Long Beach — and every other school district in New York state — got a rude awakening recently, when the results of new standardized state tests, prepared under the guidelines of the Common Core Learning Standards, were released.
“Obviously the results against the new standards are a disappointment,” said Superintendent David Weiss. “We need to do better by our students.”
Discussion at last week’s Board of Education meeting focused on the test scores and the new Common Core curriculum. Long Beach’s overall passing percentage for the English Language Arts exam was 38 percent, and for math, 37 percent. Nonetheless, the district’s mean scores in both subjects at every grade level surpassed the state
averages. And school officials said that the district had only eight “opt-outs” — students who did not take the exams.
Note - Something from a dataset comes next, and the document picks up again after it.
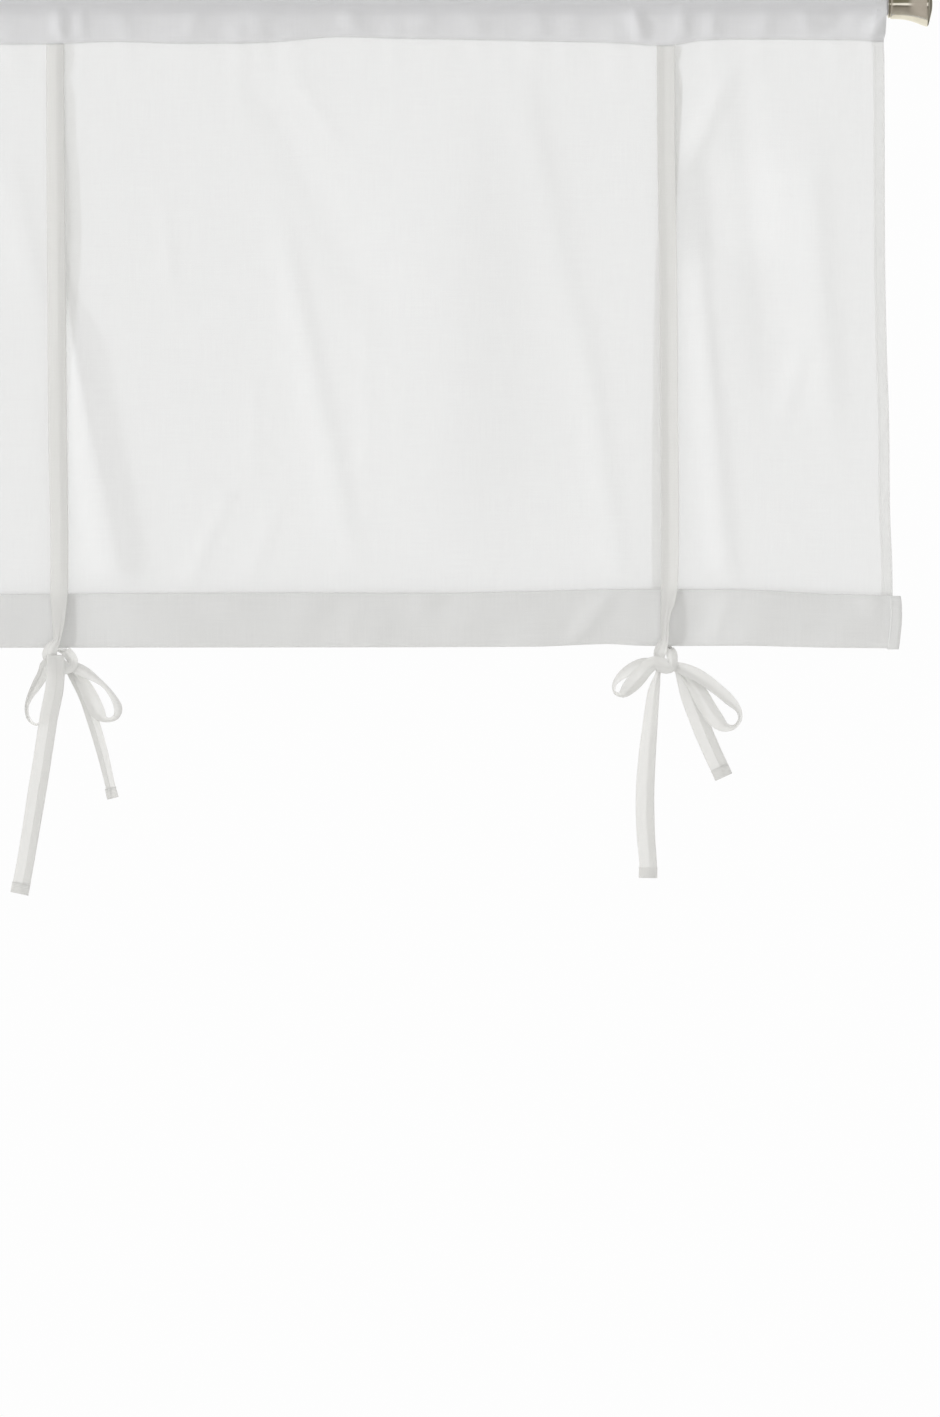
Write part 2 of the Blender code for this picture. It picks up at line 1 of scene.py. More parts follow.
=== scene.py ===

Parents expressed their concerns, and wanted to know what actions the district is taking to improve test performance. Administrators assured them that the dip was to be expected with the implementation of the Common Core system, but added that they are analyzing what changes need to be made to the schools’ curriculum and instruction to improve results.
“This is a standard we need to move to achieve,” said Weiss. “That will be our focus for the coming year: ensuring that our
curriculum offering and our feedback systems to parents are fully in place so that we can help students move along … as fast as we can get them to where [they] need to be.”
When New York adopted the Common Core standards last year, it was one of the first states in the country to do so. The system includes new assessments for students in third through eighth grades in ELA and math. The purpose of the more-rigorous curriculum is to ensure that students are better prepared for college and careers.